Depuis la ville de Port-Soudan, M. Perthes est également intervenu, mardi, devant les membres du Conseil de sécurité. Il a jugé positif le cessez-le-feu de 72 heures négocié par les États-Unis le 24 avril. 

« Ce cessez-le-feu temporaire semble jusqu'à présent tenir dans certaines régions ; cependant, des informations faisant état de tirs sporadiques continuent d'arriver ainsi que des informations concernant la relocalisation de troupes. Les Forces armées soudanaises et les Forces de soutien rapide se sont mutuellement accusées de violer le cessez-le-feu », a-t-il dit. 

L’envoyé de l’ONU a indiqué par ailleurs que la situation au Darfour reste instable. 

Au Darfour Nord, grâce à un cessez-le-feu local, la violence a diminué pendant la période de l'Aïd al-Fitr. Le cessez-le-feu a été renouvelé et tient toujours. 

Au Darfour Occidental, cependant, les combats à El Geneina, près de la frontière tchadienne, ont repris avec des informations de plus en plus nombreuses et inquiétantes sur des tribus qui s'arment et se joignent au combat. 

Nyala, dans le Darfour Sud , continue de subir des combats, bien que des initiatives locales visant au dialogue aient conduit à un calme relatif dans certaines localités. 

Catastrophe humanitaire 

De manière générale, Volker Perthes a estimé que les combats au Soudan « ont créé une catastrophe humanitaire dont les civils font les frais ». 

« Les deux parties belligérantes se sont affrontées au mépris des lois et des normes de la guerre, attaquant sans discernement des zones densément peuplées, des hôpitaux, des magasins et des voitures civiles transférant des malades, des blessés et des personnes âgées », a-t-il dit. 

Il a exhorté les deux parties à respecter leurs obligations en vertu du droit international humanitaire et à assurer la protection des civils et des infrastructures civiles. 

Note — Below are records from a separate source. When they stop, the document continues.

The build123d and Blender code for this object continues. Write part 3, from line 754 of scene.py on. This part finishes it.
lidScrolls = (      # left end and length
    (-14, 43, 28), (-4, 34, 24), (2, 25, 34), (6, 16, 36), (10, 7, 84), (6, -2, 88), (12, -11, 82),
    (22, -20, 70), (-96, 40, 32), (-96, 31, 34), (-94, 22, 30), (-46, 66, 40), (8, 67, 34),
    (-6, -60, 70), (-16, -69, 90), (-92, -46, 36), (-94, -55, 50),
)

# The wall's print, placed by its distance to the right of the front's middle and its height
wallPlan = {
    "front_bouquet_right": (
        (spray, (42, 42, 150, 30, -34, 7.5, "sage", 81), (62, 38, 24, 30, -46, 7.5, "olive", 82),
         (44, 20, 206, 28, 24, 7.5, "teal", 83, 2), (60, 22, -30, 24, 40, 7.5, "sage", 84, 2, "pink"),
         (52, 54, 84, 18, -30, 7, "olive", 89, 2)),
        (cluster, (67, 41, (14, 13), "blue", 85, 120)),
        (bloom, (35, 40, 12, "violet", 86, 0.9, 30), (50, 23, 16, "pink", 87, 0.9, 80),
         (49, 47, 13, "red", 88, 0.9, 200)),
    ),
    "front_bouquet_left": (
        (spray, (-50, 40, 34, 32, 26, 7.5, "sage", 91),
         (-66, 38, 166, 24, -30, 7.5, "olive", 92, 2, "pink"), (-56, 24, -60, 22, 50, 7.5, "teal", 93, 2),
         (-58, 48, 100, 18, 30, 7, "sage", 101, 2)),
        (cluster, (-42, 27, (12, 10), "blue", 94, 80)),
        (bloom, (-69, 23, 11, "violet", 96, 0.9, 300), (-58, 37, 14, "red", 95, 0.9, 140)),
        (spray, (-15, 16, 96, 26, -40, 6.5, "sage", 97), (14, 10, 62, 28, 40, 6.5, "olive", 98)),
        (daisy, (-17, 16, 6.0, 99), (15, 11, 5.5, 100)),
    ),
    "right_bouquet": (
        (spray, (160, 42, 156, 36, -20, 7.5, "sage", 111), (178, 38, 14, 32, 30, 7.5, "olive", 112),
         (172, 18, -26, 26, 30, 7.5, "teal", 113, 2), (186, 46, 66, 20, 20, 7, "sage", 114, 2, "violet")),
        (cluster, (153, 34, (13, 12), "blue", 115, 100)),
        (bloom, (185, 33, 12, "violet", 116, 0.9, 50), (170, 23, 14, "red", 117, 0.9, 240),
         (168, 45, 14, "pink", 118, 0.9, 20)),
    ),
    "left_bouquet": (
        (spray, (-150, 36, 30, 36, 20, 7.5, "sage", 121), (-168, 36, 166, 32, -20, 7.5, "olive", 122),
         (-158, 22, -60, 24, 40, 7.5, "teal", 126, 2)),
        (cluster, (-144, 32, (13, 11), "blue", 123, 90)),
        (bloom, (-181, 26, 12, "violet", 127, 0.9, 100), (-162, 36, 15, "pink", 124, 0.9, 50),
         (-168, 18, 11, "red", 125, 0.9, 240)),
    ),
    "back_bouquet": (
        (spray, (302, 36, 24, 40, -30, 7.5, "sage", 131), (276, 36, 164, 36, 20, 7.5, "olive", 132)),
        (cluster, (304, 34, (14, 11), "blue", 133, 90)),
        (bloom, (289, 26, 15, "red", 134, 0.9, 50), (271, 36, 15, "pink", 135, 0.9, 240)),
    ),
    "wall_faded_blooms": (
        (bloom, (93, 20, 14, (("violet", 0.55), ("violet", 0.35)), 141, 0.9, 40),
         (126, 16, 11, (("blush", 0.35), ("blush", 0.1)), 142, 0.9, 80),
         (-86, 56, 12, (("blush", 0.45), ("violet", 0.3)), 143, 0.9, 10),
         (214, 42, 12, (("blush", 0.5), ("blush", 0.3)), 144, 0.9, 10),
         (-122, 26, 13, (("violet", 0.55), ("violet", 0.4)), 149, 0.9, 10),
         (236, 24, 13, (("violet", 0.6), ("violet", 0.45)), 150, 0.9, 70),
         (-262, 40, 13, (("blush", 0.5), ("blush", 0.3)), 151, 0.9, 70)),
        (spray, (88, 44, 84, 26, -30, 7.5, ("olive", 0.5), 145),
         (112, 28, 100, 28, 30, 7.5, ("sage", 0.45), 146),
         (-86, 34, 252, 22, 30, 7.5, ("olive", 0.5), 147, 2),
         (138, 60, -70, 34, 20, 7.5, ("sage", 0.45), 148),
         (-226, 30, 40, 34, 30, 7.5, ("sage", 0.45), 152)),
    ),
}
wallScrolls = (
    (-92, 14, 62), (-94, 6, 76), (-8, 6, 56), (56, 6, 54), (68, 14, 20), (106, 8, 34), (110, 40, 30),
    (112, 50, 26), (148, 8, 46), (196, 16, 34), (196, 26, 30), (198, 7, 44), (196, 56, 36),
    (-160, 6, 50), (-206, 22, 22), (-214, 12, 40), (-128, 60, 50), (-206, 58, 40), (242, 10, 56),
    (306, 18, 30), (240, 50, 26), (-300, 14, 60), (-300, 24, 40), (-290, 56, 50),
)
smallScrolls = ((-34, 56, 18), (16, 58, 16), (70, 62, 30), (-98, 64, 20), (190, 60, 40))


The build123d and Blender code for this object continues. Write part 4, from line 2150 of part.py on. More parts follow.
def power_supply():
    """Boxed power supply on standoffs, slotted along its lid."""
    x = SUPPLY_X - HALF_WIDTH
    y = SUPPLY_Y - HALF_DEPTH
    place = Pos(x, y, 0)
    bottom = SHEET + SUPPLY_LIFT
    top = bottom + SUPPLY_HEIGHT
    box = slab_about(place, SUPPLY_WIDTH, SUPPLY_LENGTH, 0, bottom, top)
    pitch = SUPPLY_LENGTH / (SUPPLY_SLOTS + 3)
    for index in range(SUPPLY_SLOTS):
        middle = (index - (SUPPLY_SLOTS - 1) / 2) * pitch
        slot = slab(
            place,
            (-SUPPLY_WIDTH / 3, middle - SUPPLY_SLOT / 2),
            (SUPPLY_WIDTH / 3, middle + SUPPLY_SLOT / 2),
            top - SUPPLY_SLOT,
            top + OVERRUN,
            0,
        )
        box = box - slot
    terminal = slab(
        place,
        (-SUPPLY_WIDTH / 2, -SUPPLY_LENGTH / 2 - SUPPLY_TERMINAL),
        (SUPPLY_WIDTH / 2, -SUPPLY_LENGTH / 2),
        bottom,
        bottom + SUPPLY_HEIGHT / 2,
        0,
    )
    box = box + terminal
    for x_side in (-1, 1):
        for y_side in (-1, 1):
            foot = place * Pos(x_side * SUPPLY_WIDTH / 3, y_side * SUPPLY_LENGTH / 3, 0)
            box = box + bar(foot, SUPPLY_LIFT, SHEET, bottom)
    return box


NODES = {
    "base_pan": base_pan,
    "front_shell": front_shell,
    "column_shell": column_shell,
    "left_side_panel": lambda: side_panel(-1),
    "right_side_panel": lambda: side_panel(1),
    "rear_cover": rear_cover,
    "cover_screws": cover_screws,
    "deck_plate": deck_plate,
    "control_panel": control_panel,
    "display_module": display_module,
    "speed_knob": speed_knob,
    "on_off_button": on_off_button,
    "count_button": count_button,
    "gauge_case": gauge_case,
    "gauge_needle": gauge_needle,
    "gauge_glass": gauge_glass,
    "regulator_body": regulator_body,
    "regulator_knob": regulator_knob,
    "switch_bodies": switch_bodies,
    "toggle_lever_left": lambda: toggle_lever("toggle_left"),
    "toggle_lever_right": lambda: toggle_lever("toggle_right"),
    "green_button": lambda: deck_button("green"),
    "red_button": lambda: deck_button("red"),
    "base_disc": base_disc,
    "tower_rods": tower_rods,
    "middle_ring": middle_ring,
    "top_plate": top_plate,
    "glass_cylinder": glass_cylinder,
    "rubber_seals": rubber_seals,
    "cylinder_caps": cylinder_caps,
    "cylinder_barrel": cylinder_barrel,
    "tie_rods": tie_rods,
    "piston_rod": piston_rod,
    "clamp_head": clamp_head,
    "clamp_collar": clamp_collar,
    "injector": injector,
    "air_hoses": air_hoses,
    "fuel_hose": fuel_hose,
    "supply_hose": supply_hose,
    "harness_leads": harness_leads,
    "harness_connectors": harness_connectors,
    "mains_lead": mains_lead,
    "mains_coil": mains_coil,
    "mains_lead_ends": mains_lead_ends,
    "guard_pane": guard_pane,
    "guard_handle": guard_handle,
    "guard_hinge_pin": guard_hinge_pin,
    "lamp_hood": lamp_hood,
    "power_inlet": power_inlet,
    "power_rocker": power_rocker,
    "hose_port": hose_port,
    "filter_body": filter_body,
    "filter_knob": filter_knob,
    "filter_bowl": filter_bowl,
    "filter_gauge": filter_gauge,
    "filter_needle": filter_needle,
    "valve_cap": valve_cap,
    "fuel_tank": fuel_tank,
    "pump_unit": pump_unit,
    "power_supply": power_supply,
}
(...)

Selon Volker Perthes, les deux généraux n'ont pas été en mesure de s'engager pleinement à un cessez-le-feu complet ou à en mettre en œuvre un. « Les deux généraux continuent d'échanger des accusations et d'émettre des revendications concurrentes de contrôle sur des installations clés. Il n'y a pas encore de signe sans équivoque que l'un ou l'autre soit prêt à négocier sérieusement, suggérant que les deux pensent qu'il est possible d'assurer une victoire militaire sur l'autre. C'est une erreur de calcul », a-t-il estimé. 

« Au fur et à mesure que les combats se poursuivent, la loi et l'ordre continueront de s'effondrer dans tout le pays », a prévenu l’envoyé de l’ONU. « Le Soudan pourrait devenir de plus en plus fragmenté, ce qui aurait un impact dévastateur sur la région ». 

Il a souligné que l'ONU et ses partenaires redoublent d'efforts pour faire en sorte que le cessez-le-feu temporaire de 72 heures se maintienne et « se transforme en une cessation durable des hostilités et un retour aux négociations politiques ». 

« Les deux chefs militaires doivent adhérer au cessez-le-feu et œuvrer à sa consolidation en une cessation permanente des hostilités, facilitée par un mécanisme. L'ONU est prête à apporter son soutien. J'appelle également les États membres ayant une influence sur les parties belligérantes à soutenir ces efforts. Je compte particulièrement sur le soutien de ce Conseil », a-t-il conclu.

Des opérations humanitaires en péril 

La cheffe adjointe de l'humanitaire de l'ONU, Joyce Msuya, a aussi estimé nécessaire que les affrontements cessent immédiatement.

Elle a rappelé qu'avant le 15 avril, les besoins humanitaires au Soudan étaient « à un niveau record » : 15,8 millions de personnes – soit un tiers de la population – avaient besoin d'aide humanitaire ; 4 millions d'enfants et de femmes enceintes et allaitantes souffraient de malnutrition ; 3,7 millions de personnes étaient déplacées à l'intérieur du pays.

« Ce conflit ne fera pas qu'approfondir ces besoins. Il menace également de déclencher une toute nouvelle vague de défis humanitaires », a dit la haute responsable onusienne.

Elle a déclaré que les combats « entravent massivement et mettent en péril les opérations d'aide ».

Elle a toutefois insisté sur le fait que même si la communauté humanitaire a été contrainte de réduire sa présence dans les zones où les combats sont les plus intenses, elle ne quitte pas le Soudan. « Une équipe de leadership humanitaire restera dans le pays, basée à Port-Soudan, pour diriger les opérations », a-t-elle précisé.

« Dans la mesure du possible, les opérations humanitaires se poursuivent, grâce au dévouement des travailleurs humanitaires, y compris nos partenaires locaux. Ensemble, nous continuons à apporter notre aide chaque fois que c'est possible, en particulier dans les domaines de la santé et de la nutrition », a souligné Mme Msuya.

« Nous explorons les moyens de reconstituer nos stocks afin de pouvoir fournir de l'aide à nos partenaires à Port-Soudan et ailleurs, dès que cela sera possible en toute sécurité. Nous activons une plaque tournante à Nairobi pour soutenir la réponse rapide », a-t-elle ajouté. « Et nous nous préparons à des afflux de réfugiés dans les pays de la région ».